--- Instructions for the task ---
Read the lines that follow and pick out every one containing the word "node".

════════

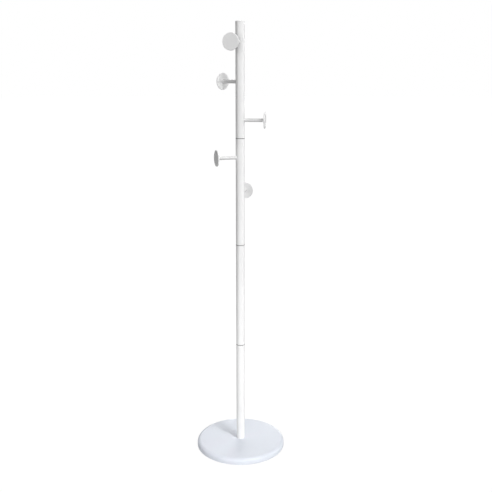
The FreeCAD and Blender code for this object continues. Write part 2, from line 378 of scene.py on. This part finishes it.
def make_base_cover(paint):
    """A pressed sheet shell with a rounded edge and a lip turned in below."""
    radius, low, high = box_size("base_cover")
    inner = radius - COVER_WALL
    top_inside = high - COVER_WALL
    outline = rounded([
        (radius - COVER_LIP, low, SMALL_EDGE),
        (radius, low, COVER_FOLD_RADIUS),
        (radius, high, COVER_EDGE_RADIUS),
        (COVER_HOLE_RADIUS, high, SMALL_EDGE),
        (COVER_HOLE_RADIUS, top_inside, SMALL_EDGE),
        (inner, top_inside, COVER_EDGE_RADIUS - COVER_WALL),
        (inner, low + COVER_WALL, SMALL_EDGE),
        (radius - COVER_LIP, low + COVER_WALL, SMALL_EDGE),
    ])
    vertices, faces = lathe(outline, BASE_DIVISIONS)
    cover = finish_mesh("base_cover_shell", vertices, faces, paint)
    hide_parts("base_cover")


def make_under_plate(material):
    """The flat ring that closes the base, open in the middle for the bolt's head."""
    radius, low, high = box_size("base_under_plate")
    outline = rounded([
        (POCKET_RADIUS, low, SMALL_EDGE),
        (radius, low, SMALL_EDGE),
        (radius, high, SMALL_EDGE),
        (POCKET_RADIUS, high, SMALL_EDGE),
    ])
    vertices, faces = lathe(outline, BASE_DIVISIONS)
    plate = finish_mesh("base_under_sheet", vertices, faces, material)
    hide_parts("base_under_plate")


def make_feet(material):
    """Six soft pads with two shallow grip grooves in their lower faces."""
    low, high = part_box("base_feet")
    foot_low, foot_high = low.z, high.z
    circle = (high.y - low.y) / 2 - FOOT_RADIUS
    outline = [(0, foot_low)]
    for place in FOOT_GROOVE_PLACES:
        groove = place * FOOT_RADIUS
        outline += [(groove - FOOT_GROOVE_HALF_WIDTH, foot_low),
                    (groove, foot_low + FOOT_GROOVE_DEPTH),
                    (groove + FOOT_GROOVE_HALF_WIDTH, foot_low)]
    for step in range(CORNER_STEPS + 1):
        angle = math.pi / 2 * step / CORNER_STEPS
        outline.append((FOOT_RADIUS - FOOT_EDGE + FOOT_EDGE * math.sin(angle),
                        foot_low + FOOT_EDGE - FOOT_EDGE * math.cos(angle)))
    outline += [(FOOT_RADIUS, foot_high), (0, foot_high)]
    pads = []
    for step in range(FOOT_COUNT):
        angle = math.radians(FIRST_FOOT_AZIMUTH + 360 * step / FOOT_COUNT)
        centre = (circle * math.cos(angle), circle * math.sin(angle), 0)
        pads.append(lathe(outline, SMALL_DIVISIONS, centre))
    vertices, faces = joined(pads)
    feet = finish_mesh("base_foot_pads", vertices, faces, material)
    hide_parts("base_feet")


# ---- pole ----

def make_pole_section(number, paint):
    """A length of round tube with softly broken ends."""
    node = "pole_section_%d" % number
    radius, low, high = box_size(node)
    inner = radius - TUBE_WALL
    outline = rounded([
        (inner, low, TUBE_INNER_EDGE),
        (radius, low, TUBE_EDGE),
        (radius, high, TUBE_EDGE),
        (inner, high, TUBE_INNER_EDGE),
    ])
    vertices, faces = lathe(outline, POLE_DIVISIONS)
    tube = finish_mesh("pole_tube_%d" % number, vertices, faces, paint)
    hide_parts(node)


def make_joint_insert(number, side, material):
    """A threaded plug with the thin rim that shows between two tubes."""
    node = "joint_%d_%s_insert" % (number, side)
    rim_radius, low, high = box_size(node)
    tube_radius = box_size("pole_section_1")[0]
    plug_radius = tube_radius - TUBE_WALL - INSERT_PLAY
    rim_inner = high - RIM_THICKNESS
    corners = [
        (INSERT_HOLE_RADIUS, low, INSERT_HOLE_EDGE),
        (plug_radius, low, INSERT_END_EDGE),
        (plug_radius, rim_inner, 0),
        (rim_radius, rim_inner, RIM_EDGE),
        (rim_radius, high, RIM_EDGE),
        (INSERT_HOLE_RADIUS, high, INSERT_HOLE_EDGE),
    ]
    if side == "upper":
        corners = [(x, low + high - z, r) for x, z, r in reversed(corners)]
    vertices, faces = lathe(rounded(corners), POLE_DIVISIONS)
    insert = finish_mesh("joint_%d_%s_plug" % (number, side), vertices, faces, material)
    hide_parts(node)


def make_top_cap(material):
    """A slightly domed cap: skirt in the tube, short rim, rounded edge and a shallow crown."""
    radius, low, high = box_size("top_cap")
    head_low = low + CAP_SKIRT_LENGTH
    skirt_outer = radius - TUBE_WALL - INSERT_PLAY
    skirt_inner = skirt_outer - CAP_SKIRT_WALL
    shoulder = head_low + CAP_RIM
    crown_radius = radius - CAP_EDGE
    crown_low = shoulder + CAP_EDGE
    rise = high - crown_low
    sphere = (crown_radius ** 2 + rise ** 2) / (2 * rise)
    outline = [(0, head_low), (skirt_inner, head_low), (skirt_inner, low + SMALL_EDGE),
               (skirt_inner + SMALL_EDGE, low), (skirt_outer - CAP_SKIRT_EDGE, low),
               (skirt_outer, low + CAP_SKIRT_EDGE), (skirt_outer, head_low),
               (radius - CAP_LOWER_EDGE, head_low), (radius, head_low + CAP_LOWER_EDGE)]
    steps = 2 * CORNER_STEPS
    lean = math.asin(crown_radius / sphere)
    for step in range(steps + 1):
        angle = (math.pi / 2 - lean) * step / steps
        outline.append((crown_radius + CAP_EDGE * math.cos(angle),
                        shoulder + CAP_EDGE * math.sin(angle)))
    for step in range(steps):
        angle = lean * (1 - (step + 1) / steps)
        outline.append((sphere * math.sin(angle), high - sphere + sphere * math.cos(angle)))
    vertices, faces = lathe(outline, POLE_DIVISIONS)
    cap = finish_mesh("top_cap_moulding", vertices, faces, material)
    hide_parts("top_cap")


# ---- hooks ----

def make_hook_disc(number, paint):
    """A flat disc with a rounded rim and a shallow hole behind for the stem's spigot."""
    matrix, radius, back = hook_place(number)
    front = back + DISC_THICKNESS
    hole_end = back + SPIGOT_LENGTH + SPIGOT_END_GAP
    hole_radius = SPIGOT_RADIUS + SPIGOT_HOLE_PLAY
    rim = rounded([(hole_radius, back, 0), (radius, back, DISC_EDGE), (radius, front, DISC_EDGE),
                   (0, front, 0)], 2 * CORNER_STEPS)
    outline = [Vector((0, hole_end)), Vector((hole_radius, hole_end))] + rim
    vertices, faces = moved(lathe(outline, DISC_DIVISIONS), matrix)
    disc = finish_mesh("hook_disc_%d" % number, vertices, faces, paint)
    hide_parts("hook_%d_disc" % number)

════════

--- Response to the exercise ---
    node = "pole_section_%d" % number
    radius, low, high = box_size(node)
    hide_parts(node)
    node = "joint_%d_%s_insert" % (number, side)
    rim_radius, low, high = box_size(node)
    hide_parts(node)